Records:
+---+

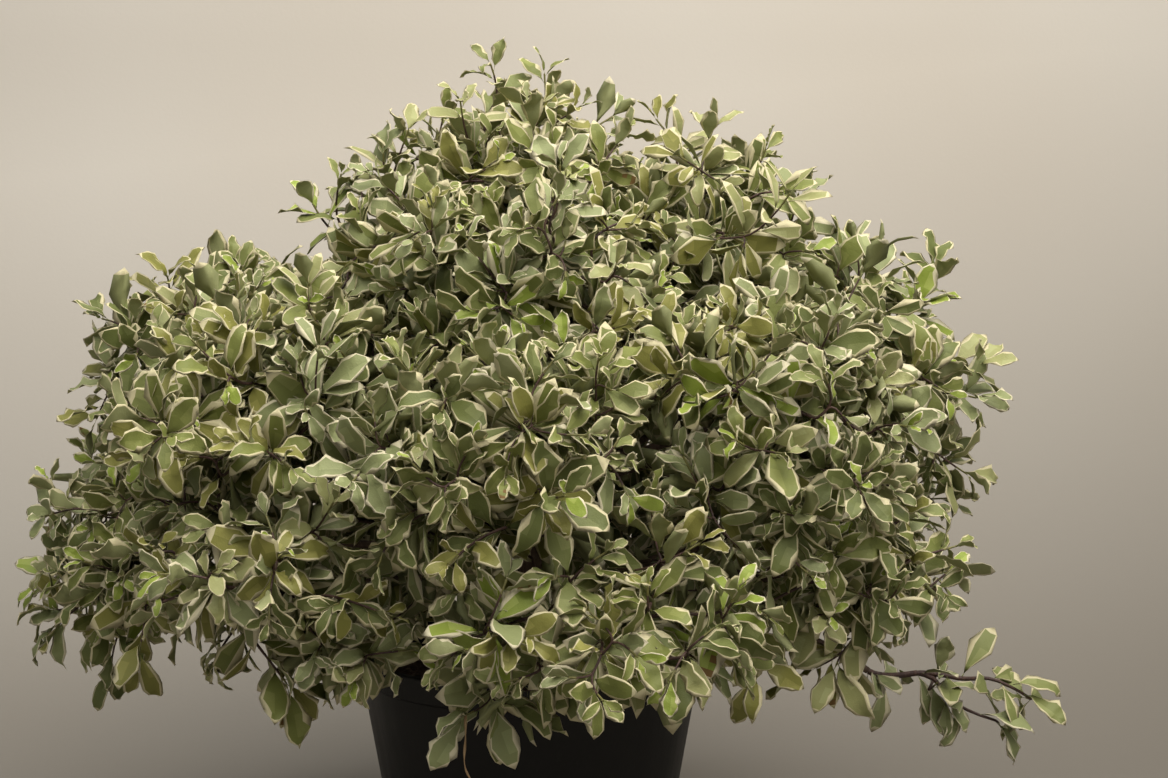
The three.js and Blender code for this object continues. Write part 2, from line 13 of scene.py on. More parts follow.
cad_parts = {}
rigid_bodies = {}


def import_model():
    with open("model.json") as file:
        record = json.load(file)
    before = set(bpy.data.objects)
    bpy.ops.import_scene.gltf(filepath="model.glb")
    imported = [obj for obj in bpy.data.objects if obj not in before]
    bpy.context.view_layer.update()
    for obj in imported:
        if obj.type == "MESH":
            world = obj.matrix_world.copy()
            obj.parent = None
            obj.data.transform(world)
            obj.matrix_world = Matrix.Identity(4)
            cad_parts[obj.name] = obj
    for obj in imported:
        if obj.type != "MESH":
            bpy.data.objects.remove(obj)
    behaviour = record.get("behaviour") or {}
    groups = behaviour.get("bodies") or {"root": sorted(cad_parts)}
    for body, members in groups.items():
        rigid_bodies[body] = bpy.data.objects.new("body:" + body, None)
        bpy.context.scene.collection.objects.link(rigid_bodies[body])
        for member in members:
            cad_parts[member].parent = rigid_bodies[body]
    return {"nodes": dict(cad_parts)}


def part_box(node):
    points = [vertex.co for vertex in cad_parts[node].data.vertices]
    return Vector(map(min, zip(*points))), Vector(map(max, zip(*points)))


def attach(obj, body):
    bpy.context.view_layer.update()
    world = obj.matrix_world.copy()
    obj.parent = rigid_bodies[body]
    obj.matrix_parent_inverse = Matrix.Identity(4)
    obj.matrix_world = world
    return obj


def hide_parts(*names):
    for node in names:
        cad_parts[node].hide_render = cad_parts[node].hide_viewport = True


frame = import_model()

bl_info = {
    "name": "Potted silver queen pittosporum",
    "version": (1, 0, 0),
    "blender": (4, 5, 0),
    "location": "View3D > Sidebar > Shrub",
    "description": "Grows a variegated shrub in its nursery pot round the packed solids",
    "category": "Object",
}

MM = 0.001
UP = Vector((0, 0, 1))
RIGHT = Vector((1, 0, 0))
GOLDEN_ANGLE = math.pi * (3 - math.sqrt(5))
# A direction lies along an axis where its part on it is more than this.
ALONG_AXIS = 0.9

BODY = "root"
FOLIAGE_NODES = sorted(name for name in frame["nodes"] if name.startswith("foliage_"))
BOUGH_NODES = sorted(name for name in frame["nodes"] if name.startswith("bough_"))
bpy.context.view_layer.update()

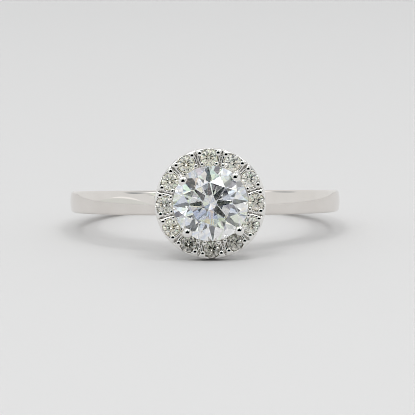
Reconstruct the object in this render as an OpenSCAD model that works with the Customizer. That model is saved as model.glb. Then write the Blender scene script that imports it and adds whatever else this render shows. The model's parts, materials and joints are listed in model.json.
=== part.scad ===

+---+

» **Task goal**: Reproduce the records above exactly as they appear.

» **Solution to the problem**:
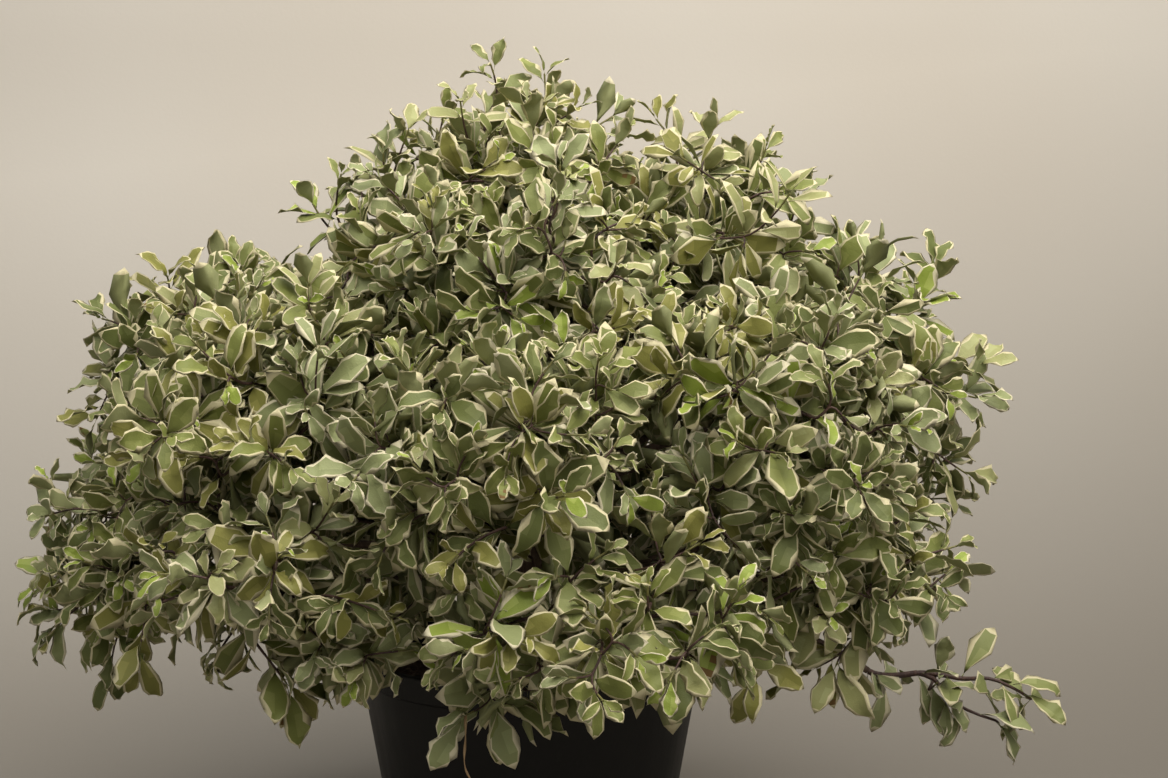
The three.js and Blender code for this object continues. Write part 2, from line 13 of scene.py on. More parts follow.
cad_parts = {}
rigid_bodies = {}


def import_model():
    with open("model.json") as file:
        record = json.load(file)
    before = set(bpy.data.objects)
    bpy.ops.import_scene.gltf(filepath="model.glb")
    imported = [obj for obj in bpy.data.objects if obj not in before]
    bpy.context.view_layer.update()
    for obj in imported:
        if obj.type == "MESH":
            world = obj.matrix_world.copy()
            obj.parent = None
            obj.data.transform(world)
            obj.matrix_world = Matrix.Identity(4)
            cad_parts[obj.name] = obj
    for obj in imported:
        if obj.type != "MESH":
            bpy.data.objects.remove(obj)
    behaviour = record.get("behaviour") or {}
    groups = behaviour.get("bodies") or {"root": sorted(cad_parts)}
    for body, members in groups.items():
        rigid_bodies[body] = bpy.data.objects.new("body:" + body, None)
        bpy.context.scene.collection.objects.link(rigid_bodies[body])
        for member in members:
            cad_parts[member].parent = rigid_bodies[body]
    return {"nodes": dict(cad_parts)}


def part_box(node):
    points = [vertex.co for vertex in cad_parts[node].data.vertices]
    return Vector(map(min, zip(*points))), Vector(map(max, zip(*points)))


def attach(obj, body):
    bpy.context.view_layer.update()
    world = obj.matrix_world.copy()
    obj.parent = rigid_bodies[body]
    obj.matrix_parent_inverse = Matrix.Identity(4)
    obj.matrix_world = world
    return obj


def hide_parts(*names):
    for node in names:
        cad_parts[node].hide_render = cad_parts[node].hide_viewport = True


frame = import_model()

bl_info = {
    "name": "Potted silver queen pittosporum",
    "version": (1, 0, 0),
    "blender": (4, 5, 0),
    "location": "View3D > Sidebar > Shrub",
    "description": "Grows a variegated shrub in its nursery pot round the packed solids",
    "category": "Object",
}

MM = 0.001
UP = Vector((0, 0, 1))
RIGHT = Vector((1, 0, 0))
GOLDEN_ANGLE = math.pi * (3 - math.sqrt(5))
# A direction lies along an axis where its part on it is more than this.
ALONG_AXIS = 0.9

BODY = "root"
FOLIAGE_NODES = sorted(name for name in frame["nodes"] if name.startswith("foliage_"))
BOUGH_NODES = sorted(name for name in frame["nodes"] if name.startswith("bough_"))
bpy.context.view_layer.update()

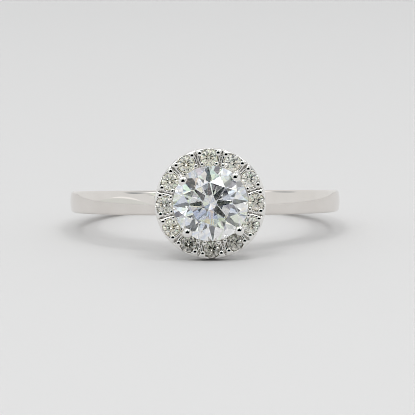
Reconstruct the object in this render as an OpenSCAD model that works with the Customizer. That model is saved as model.glb. Then write the Blender scene script that imports it and adds whatever else this render shows. The model's parts, materials and joints are listed in model.json.
=== part.scad ===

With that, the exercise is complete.